Starmer must go – or be responsible for handing Farage the keys to No 10
Reform UK leader Nigel Farage following the 2026 local election results, 8 May 2026 (Alamy)
4 min read
Labour has taken a hammering in these elections.
The collapse in our vote shows just how badly we have squandered the hopes millions placed in us to deliver the real change they desperately need. These results cannot simply be spun away, minimised, or blamed on mid-term difficulties.
We need to be honest that these losses are the direct result of political choices that have alienated large numbers of former Labour voters. From winter fuel cuts to the Gaza response and attacks on disability support, too many people now feel Labour is no longer on their side and no longer shares their values. Repeated scandals, from freebies to Mandelson, have shattered the belief that Labour would clean up politics.
The consequences for our party are brutally clear. Labour now faces an existential crisis from which we may never recover. What’s more, we risk opening the door to a Nigel Farage government.
Preventing such a dangerous outcome must now be the priority for all progressives. To do that, we need to be clear about what has happened to Labour’s vote.
The coalition that delivered Labour’s 2024 victory has fractured badly. We are losing support in every direction. But we are mainly losing former Labour voters to other progressive parties and to people no longer voting at all, rather than directly to Reform.
In some places, that has meant Labour losing seats to the Greens or Plaid Cymru. But more often, Labour is losing voters to other progressive parties, and that split allows Reform to win seats.
To stop Reform, Labour must rebuild its broad electoral coalition. Polling shows that taking on an economy rigged in favour of the rich and powerful is the best way to win back voters lost to other progressive parties, as well as those lost to Reform.
That means Labour must be far bolder in standing up for ordinary people being hammered by soaring rents and bills, and in confronting the grotesque inequality that scars our society. That will become even more urgent with the cost of living crisis set to dominate the run-up to the next general election.

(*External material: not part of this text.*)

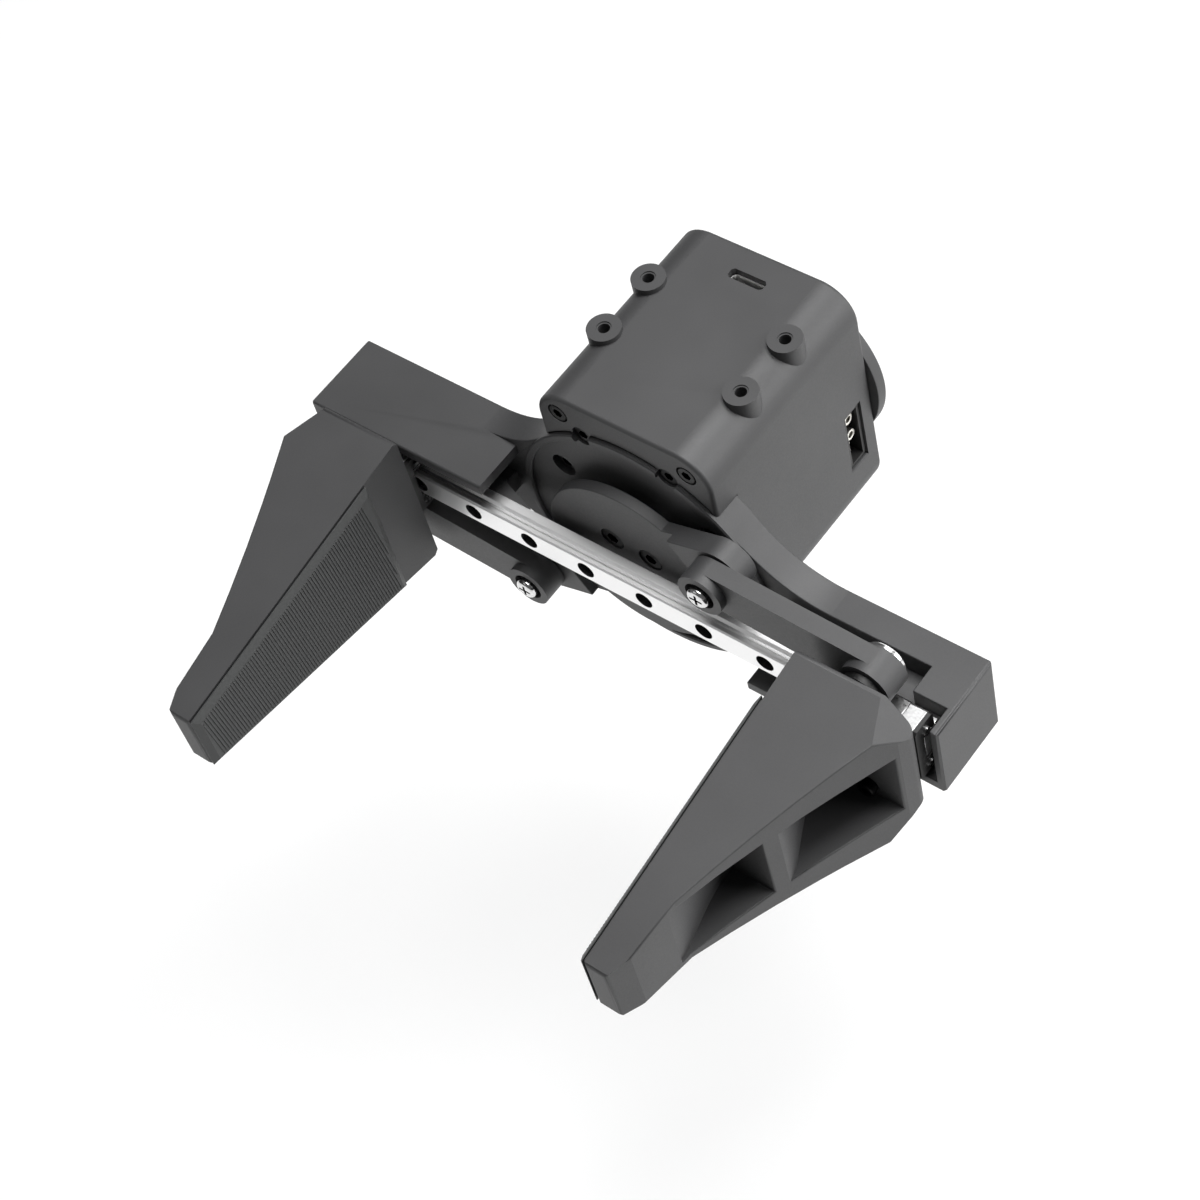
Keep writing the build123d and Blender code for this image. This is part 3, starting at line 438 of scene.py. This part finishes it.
def dress_node(name: str, finish: Finish) -> bpy.types.Object:
    """Give a CAD node a finish.

    Args:
        name: the node.
        finish: its finish.

    Returns:
        The node's object.
    """
    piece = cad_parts[name]
    for place in range(len(piece.material_slots)):
        piece.material_slots[place].material = finish.material()
    if not piece.material_slots:
        piece.data.materials.append(finish.material())
    LOG.info("node %s: %s", name, finish.name)
    return piece


def finish_object(name: str, mesh: bpy.types.Mesh) -> bpy.types.Object:
    """Put a mesh into the scene as a named piece.

    Args:
        name: the piece's name.
        mesh: its mesh.

    Returns:
        The new piece.
    """
    piece = bpy.data.objects.new(name, mesh)
    bpy.context.scene.collection.objects.link(piece)
    return piece


def smooth_by_area(piece: bpy.types.Object, sharp_deg: float = 50.0) -> None:
    """Shade a piece smoothly, with flat faces kept flat by weighting normals by area.

    Args:
        piece: the piece.
        sharp_deg: angle between faces from which an edge stays hard.
    """
    for face in piece.data.polygons:
        face.use_smooth = True
    piece.data.set_sharp_from_angle(angle=math.radians(sharp_deg))
    weighting = piece.modifiers.new("area_normals", "WEIGHTED_NORMAL")
    weighting.mode = "FACE_AREA"
    weighting.weight = 100
    weighting.keep_sharp = True


class TrueNormals:
    """The exact surface normals of a CAD node, looked up by place and facing."""

    def __init__(self, source: bpy.types.Mesh) -> None:
        """Read the normals at every face corner.

        Args:
            source: the CAD node's mesh.
        """
        self.corners: list[tuple[Vector, Vector]] = []
        self.tree = KDTree(len(source.loops))
        for face in source.polygons:
            for loop in face.loop_indices:
                place = source.vertices[source.loops[loop].vertex_index].co
                self.tree.insert(place, len(self.corners))
                normal = Vector(source.corner_normals[loop].vector)
                self.corners.append((Vector(face.normal), normal))
        self.tree.balance()

    def at(self, place: Vector, facing: Vector, reach_mm: float = 1.5) -> Vector:
        """Normal of the CAD surface that faces the same way nearby.

        Args:
            place: where it is wanted.
            facing: normal of the flat face that stands for the surface there.
            reach_mm: how far to look.

        Returns:
            The surface's normal, or the face's own where nothing matches.
        """
        best = None
        for _, index, distance in self.tree.find_n(place, NEAR_CORNERS):
            face_normal, normal = self.corners[index]
            turned = 1.0 - face_normal.dot(facing)
            if distance < reach_mm * MM and turned < FACING_SLACK:
                misfit = distance / MM + FACING_WEIGHT * turned
                if best is None or misfit < best[0] - 1e-4:
                    best = (misfit, normal)
        return best[1] if best else facing

    def apply(self, mesh: bpy.types.Mesh, eased: set[int]) -> None:
        """Give a mesh the CAD surface's normals, blended across its eased edges.

        Args:
            mesh: the copy.
            eased: numbers of the faces that ease an edge.
        """
        exact: dict[int, list[Vector]] = {}
        loose: dict[int, Vector] = {}
        normals = [Vector((0.0, 0.0, 1.0))] * len(mesh.loops)
        for face in mesh.polygons:
            for loop in face.loop_indices:
                vertex = mesh.loops[loop].vertex_index
                if face.index in eased:
                    weighted = Vector(face.normal) * face.area
                    loose[vertex] = loose.get(vertex, Vector()) + weighted
                else:
                    normals[loop] = self.at(mesh.vertices[vertex].co, Vector(face.normal))
                    exact.setdefault(vertex, []).append(normals[loop])
        for face in mesh.polygons:
            if face.index not in eased:
                continue
            for loop in face.loop_indices:
                vertex = mesh.loops[loop].vertex_index
                near = [n for n in exact.get(vertex, []) if n.dot(face.normal) > 0.3]
                total = sum(near, Vector()) if near else loose[vertex]
                normals[loop] = total.normalized() if total.length > 0 else Vector(face.normal)
        for face in mesh.polygons:
            face.use_smooth = True
        mesh.normals_split_custom_set([tuple(n) for n in normals])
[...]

But none of that change will happen unless we confront how Labour ended up in this crisis.
A narrow clique at the top of Labour was only able to pursue its increasingly unpopular agenda by clamping down on our party’s internal democracy. Debate has been systematically shut down rather than encouraged. Senior figures who warned against the direction we’ve been heading in, like Andy Burnham, were marginalised. MPs, along with many councillors who raised concerns, were suspended or deselected.
That culture has to change. Members need to be listened to, not managed. Trade unions and the wider labour movement must be treated as partners, not inconveniences. People inside Labour need to be able to speak freely again. Without that change, the party will remain disconnected from the communities we exist to represent.

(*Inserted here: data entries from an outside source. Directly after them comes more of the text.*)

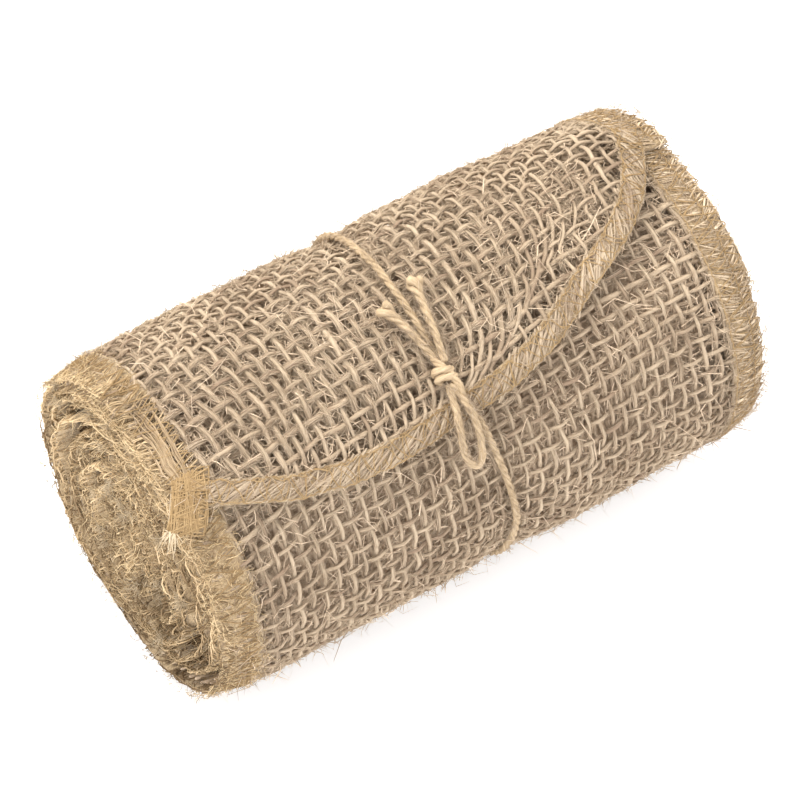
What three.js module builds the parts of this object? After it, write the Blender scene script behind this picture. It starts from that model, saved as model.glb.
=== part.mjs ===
// A roll of jute ribbon, tied round its middle with a twine bow.
// A strip of open plain weave is wound into a roll with no core. All four edges of the strip are
// overlocked. The outer end lies over the top of the roll and shows its hem on the front, and its left
// corner is free to lift. The twine goes once round the roll and is tied in a half bow, with one loop and
// two cut tails.
//
// Millimetres. The roll lies along X on the plane Z = 0, with its visible end hem on the -Y side.
// Angles are in degrees from the top of the roll towards the front, and are counted on down by 360 for
// each turn that the strip makes inwards.

import * as THREE from "three";
import { mergeVertices } from "three/addons/utils/BufferGeometryUtils.js";

// The strip
const stripWidth = 145;
const hemWidth = 8.5;
const clothThickness = 1.8;
const hemThickness = 2.3;
const turnPitch = 2.6; // from one turn to the next, set by the hems, which are the thickest part
const hemProud = 0.25; // how far the end hem stands above the cloth that it edges
const gap = 0.3; // between pieces that touch on the real roll

// The roll
const rollRadiusY = 42.2;
const rollRadiusZ = 41.0;
const coreRadius = 4.8; // of the innermost turn
const footSquash = 1.6; // how much the roll's weight flattens its underside
const freeEndAngle = 46; // where the spiral starts, near the middle of the end hem
const flapStartAngle = -15; // where the free end leaves the part that stays wound
const spiralStep = 15; // degrees between the vertices of a turn

// The twine
const twineDiameter = 1.6;
const knotAngle = 34;
const knotX = -5.1;

const halfWidth = stripWidth / 2;
const clothHalf = halfWidth - hemWidth;
const maxDepth = rollRadiusZ - coreRadius;
const totalTurns = maxDepth / turnPitch;
const wrapEndAngle = flapStartAngle - 360; // where the outer wrap gives way to the inner turns
const footDepth = (turnPitch * (freeEndAngle + 180)) / 360;
const centreHeight = rollRadiusZ - footDepth - footSquash;

const jute = { color: 0xb39a7c, roughness: 0.95, metalness: 0 };
const hemJute = { color: 0xc2a478, roughness: 0.95, metalness: 0 };
const twine = { color: 0xd2b98f, roughness: 0.9, metalness: 0 };

const roll = new THREE.Group();

function addPiece(name, geometry, finish) {
  const mesh = new THREE.Mesh(geometry, new THREE.MeshStandardMaterial(finish));
  mesh.name = name;
  roll.add(mesh);
  return mesh;
}

// The depth of the strip's outer face where it has been wound inwards to this unwrapped angle, which
// starts at freeEndAngle and goes down by 360 for each turn.
function spiralDepth(angle) {
  return (turnPitch * (freeEndAngle - angle)) / 360;
}

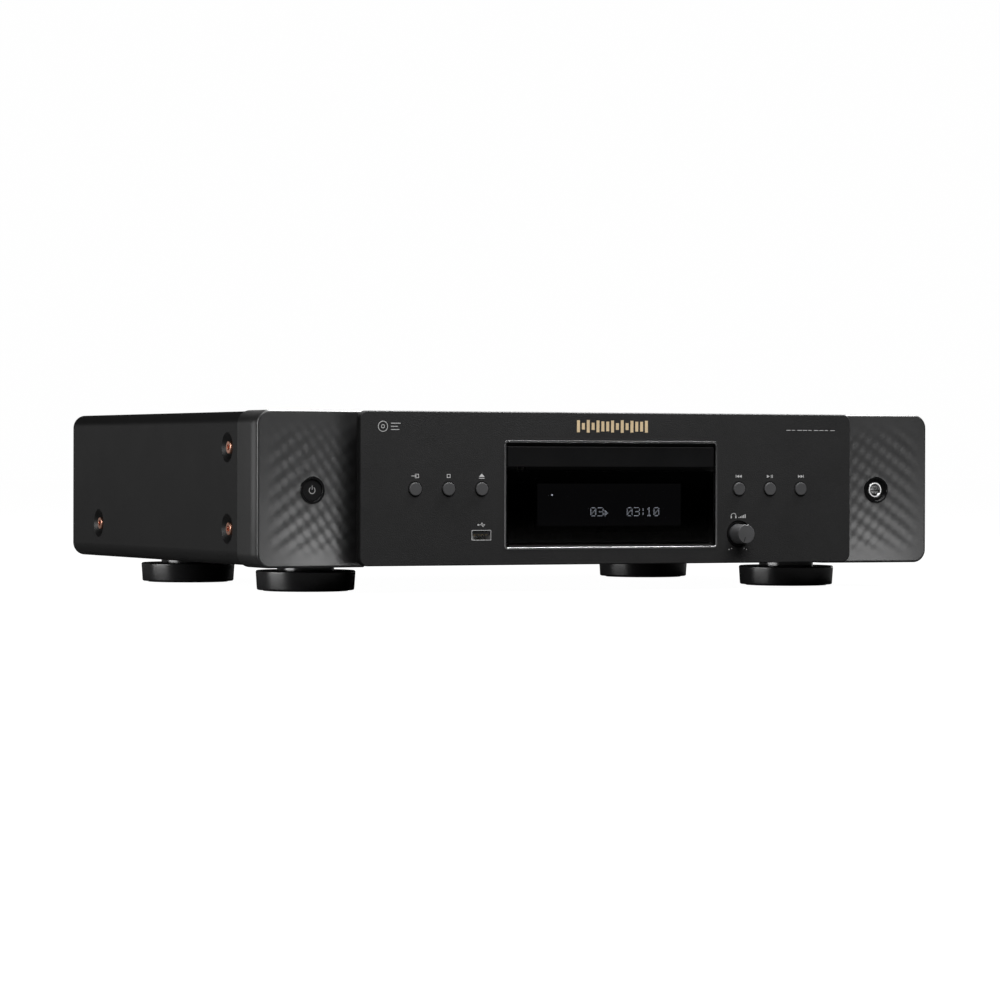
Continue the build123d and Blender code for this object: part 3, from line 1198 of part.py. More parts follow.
def optical_block(grow, y0, y1):
    """The square form of the optical outlet, beside the coaxial one."""
    x = phono_columns()[2] - PHONO_PITCH
    return block(x - 5 - grow, x + 5 + grow, y0, y1, LINE_SOCKET_ROW - 5 - grow, LINE_SOCKET_ROW + 5 + grow)


def digital_sockets():
    coaxial = phono_columns()[2]
    row = LINE_SOCKET_ROW
    low = CIRCUIT + BOARD_THICK
    body = block(coaxial - PHONO_PITCH - 7, coaxial + 8, REAR_INSIDE - 12, REAR_INSIDE, row - 8, row + 8)
    body += block(coaxial - PHONO_PITCH - 7, coaxial + 8, REAR_INSIDE - 12, REAR_INSIDE - 8, low, row)
    body += phono(coaxial) + optical_block(0, REAR_INSIDE - 1, CASE_DEPTH + 1)
    x = coaxial - PHONO_PITCH
    return body - block(x - 2.6, x + 2.6, CASE_DEPTH - 8, CASE_DEPTH + 2, row - 2.6, row + 2.6)


def remote_sockets():
    first, second = remote_columns()
    row = LINE_SOCKET_ROW
    body = block(second - 5, first + 5, REAR_INSIDE - 13, REAR_INSIDE, row - 5, row + 5)
    for x in (first, second):
        body += rod_y(x, row, REMOTE_BORE + 1.5, REAR_INSIDE - 1, CASE_DEPTH + 1)
        body -= rod_y(x, row, REMOTE_BORE, CASE_DEPTH + 1 - REMOTE_DEPTH, CASE_DEPTH + 2)
    return body


def inlet_block(grow, y0, y1):
    """The mains inlet's cavity, made larger by grow."""
    x = INLET_INSET - HALF
    return rounded(x - INLET_WIDTH / 2 - grow, x + INLET_WIDTH / 2 + grow,
                   INLET_ROW - INLET_HEIGHT / 2 - grow, INLET_ROW + INLET_HEIGHT / 2 + grow, 1.5, y0, y1)


def mains_inlet():
    """A flanged appliance inlet with an empty cavity for the connector."""
    mouth = REAR_FACE + INLET_PROUD
    body = inlet_block(INLET_WALL, mouth - INLET_DEPTH - 3, mouth)
    body += inlet_block(INLET_WALL + INLET_FLANGE, REAR_FACE, mouth)
    return body - inlet_block(0, mouth - INLET_DEPTH, mouth + 1)


# ---------------------------------------------------------------- the set of nodes
os.makedirs("parts", exist_ok=True)

save("front_plate", front_plate())
save("left_wing", left_wing())
save("right_wing", right_wing())
save("window_trim", window_trim())
save("display_window", display_window())
save("display_panel", display_panel())
save("front_frame", front_frame())
save("switch_boards", *switch_boards())
save("power_ring", power_ring())
save("power_button", power_button())
save("headphone_ring", headphone_ring())
save("headphone_jack", headphone_jack())
save("usb_socket", usb_socket())
save("level_knob", level_knob())
save("level_control", level_control())
for name, x in BUTTONS.items():
    save(name, button(x))

save("top_cover", top_cover())
save("bottom_chassis", bottom_chassis())
save("rear_panel", rear_panel())
save("cover_screws", *cover_screws())
save("chassis_screws", *chassis_screws())
for name, (x, y) in FEET.items():
    save(name, foot(x, y))
save("foot_pads", *foot_pads())
save("foot_screws", *foot_screws())

save("tray", tray())
save("tray_door", tray_door())
save("loader_frame", loader_frame())
save("clamp_bridge", clamp_bridge())
save("clamper", clamper())
save("drive_gear", drive_gear())
save("belt_gear", belt_gear())
save("motor_pulley", motor_pulley())
save("loading_motor", loading_motor())
save("drive_belt", drive_belt())

save("traverse_base", traverse_base())
save("guide_rods", *guide_rods())
save("spindle_motor", spindle_motor())
save("sled_motor", sled_motor())
save("lead_screw", lead_screw())
save("turntable", turntable())
save("pickup", pickup())
save("pickup_lens", pickup_lens())

save("power_board", power_board())
save("capacitors", *capacitors())
save("heatsink", heatsink())
save("audio_board", audio_board())
save("transformer_core", transformer_core())
save("transformer_coil", transformer_coil())
save("line_sockets", line_sockets())
save("digital_sockets", digital_sockets())
save("remote_sockets", remote_sockets())
save("mains_inlet", mains_inlet())
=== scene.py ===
# A full-width compact disc player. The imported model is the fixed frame. This file adds the two
# moulded cheeks with their waffle relief, the display's lit dots, the printed marks, the small
# contacts in the sockets, and every finish.
import json
import math

import bmesh
import bpy
from bpy.props import FloatProperty, FloatVectorProperty, PointerProperty, StringProperty
from mathutils import Matrix, Vector


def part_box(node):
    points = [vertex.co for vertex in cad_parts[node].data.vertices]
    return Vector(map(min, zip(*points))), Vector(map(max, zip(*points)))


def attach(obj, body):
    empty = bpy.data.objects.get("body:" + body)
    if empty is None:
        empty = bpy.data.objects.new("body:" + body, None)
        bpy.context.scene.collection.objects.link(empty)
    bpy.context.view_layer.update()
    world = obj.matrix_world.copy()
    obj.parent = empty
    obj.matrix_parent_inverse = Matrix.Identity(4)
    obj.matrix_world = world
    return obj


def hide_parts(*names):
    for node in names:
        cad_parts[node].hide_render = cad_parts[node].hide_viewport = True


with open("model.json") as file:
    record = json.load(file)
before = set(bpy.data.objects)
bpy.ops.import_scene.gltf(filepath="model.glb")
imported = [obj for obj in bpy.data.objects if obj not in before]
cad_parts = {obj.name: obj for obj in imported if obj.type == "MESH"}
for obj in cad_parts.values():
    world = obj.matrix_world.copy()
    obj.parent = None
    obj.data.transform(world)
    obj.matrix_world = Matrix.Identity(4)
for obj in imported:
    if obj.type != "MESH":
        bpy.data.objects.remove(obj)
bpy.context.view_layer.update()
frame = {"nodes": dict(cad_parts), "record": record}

bl_info = {
    "name": "Compact Disc Player",
    "version": (1, 0, 0),
    "blender": (4, 5, 0),
    "location": "3D View > Sidebar > Disc Player",
    "description": "Cheeks, display, printed marks and finishes of a full-width compact disc player",
    "category": "Object",
}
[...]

We also need to address the question of the leadership. It is clear that Keir Starmer has fought his last election as Labour leader, and deep down he will know it. There must now be a timetable set out for an orderly transition to a new leader by the end of this year.
Our party will only get one chance to get this right. We cannot become like the Tories, lurching from leader to leader. So, we need time for a calm, open, and democratic leadership contest that allows for a serious debate about what has gone so badly wrong and how we correct course.
It must allow a full range of candidates to stand, without the exclusions and stitch-ups that have come to dominate our party’s internal democracy, as we saw most recently in the Gorton and Denton selection.
For me and a growing number of colleagues, one lesson is obvious: nobody implicated in the decisions and scandals that have led to Labour’s collapse will convince the public that they represent real change. To get out of this crisis, Labour needs a genuine fresh start.
If we get this wrong, Labour will lose far more than the next election. We will be responsible for handing Nigel Farage and his Trump-style agenda the keys to No 10.